Collection Management

 

The oral history collection must be produced, processed, organized, protected, and made accessible. This involves a range of considerations, including but not limited to, describing the collection by developing appropriate collection metadata and file naming, keeping and documenting the collection by choosing an appropriate content management system and file format, and choosing a storage and preservation solution.

1. Process the OH interviews

Establish a careful routine to ensure that your interviews are safely transferred from the recording equipment to computer as soon as possible after interviewing.

  1. Transfer the file(s) to an appropriate folder on your computer; rename as necessary.

  2. Put a preservation copy in a suitable format on a separate hard drive. (Consider making this file read-only so that you can never accidentally delete or edit it!)

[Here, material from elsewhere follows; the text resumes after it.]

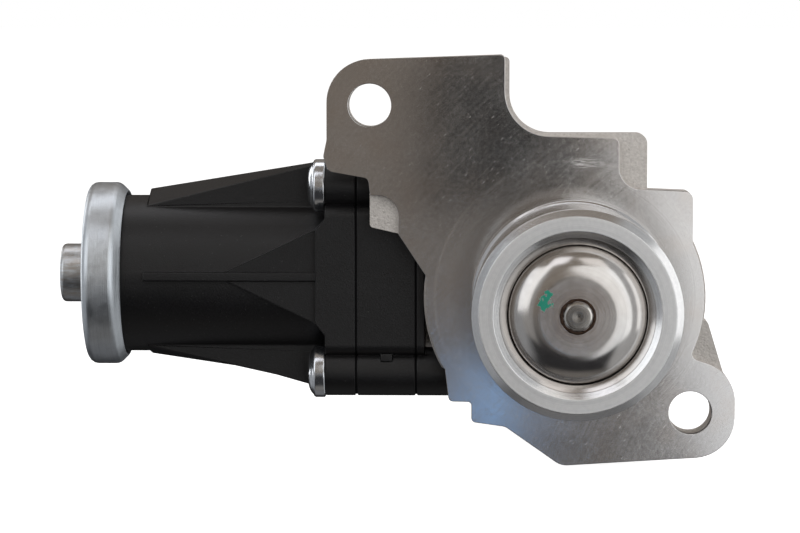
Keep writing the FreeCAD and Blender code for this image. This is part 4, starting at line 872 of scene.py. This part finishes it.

  3. Verify the preservation copy.

  4. Make any additional low quality copies you want for playback, transcription, etc. Ensure they are suitably named (or labelled if using CDs).

Once all these have been done, you can delete the interview from the recorder's storage card. Recording and Storage of Oral History Interviews

Content Management Systems (CMS)

 

Use a CMS for managing digital recordings of OH and displaying the content on the web. It  is a database-driven site that provides a user-friendly way for non-technical staff to upload, describe and edit information about digital objects (text, images, audio, video) in a way which allows to create an online searchable and display site for users. 

Migration

 It is always advisable, when either buying or installing software to find out first if your data can be exported in a format that could be used in another system.

Metadata to Describe the OH recordings

 

It is Collecting and organizing data about the interview in a systematic way, and following cataloging standards. Metadata include specific fields of collected information which describe the interview and enable discovery and access in a variety of ways.  It is important to collect the following types of information or metadata categories: administrative, descriptive, technical, preservation, and rights and access.  Metadata: Best Practices for Oral History Access and Preservation

Description in order to augment the accessibility of the interview, repositories should make transcriptions, indexes, time tags, detailed descriptions or other written guides to the contents.

OHMS (Oral History Metadata Synchronizer).

OHMS is an open source,  web-based application designed to improve the user experience you provide for oral history, no matter what CMS or repository you use.  There are 2 main components of the OHMS system

  • OHMS Application: The OHMS application is where the work is done.  This is the back-end, web-based application where interviews are imported, and metadata is created.  In the OHMS application transcripts are time-coded and/or interviews are indexed.  Upon completion, the interview record (including the synchronized transcript and/or time-coded index) are exported as an XML file.  When located on a web server, the OHMS XML file is what interfaces with your content management system through the OHMS Viewer.
  •  OHMS Viewer: The OHMS viewer is the user interface of ohms.   When an interview is called by the repository, the OHMS viewer loads, calling select interview level metadata and the intra interview level metadata created in the OHMS Application from the corresponding xml file.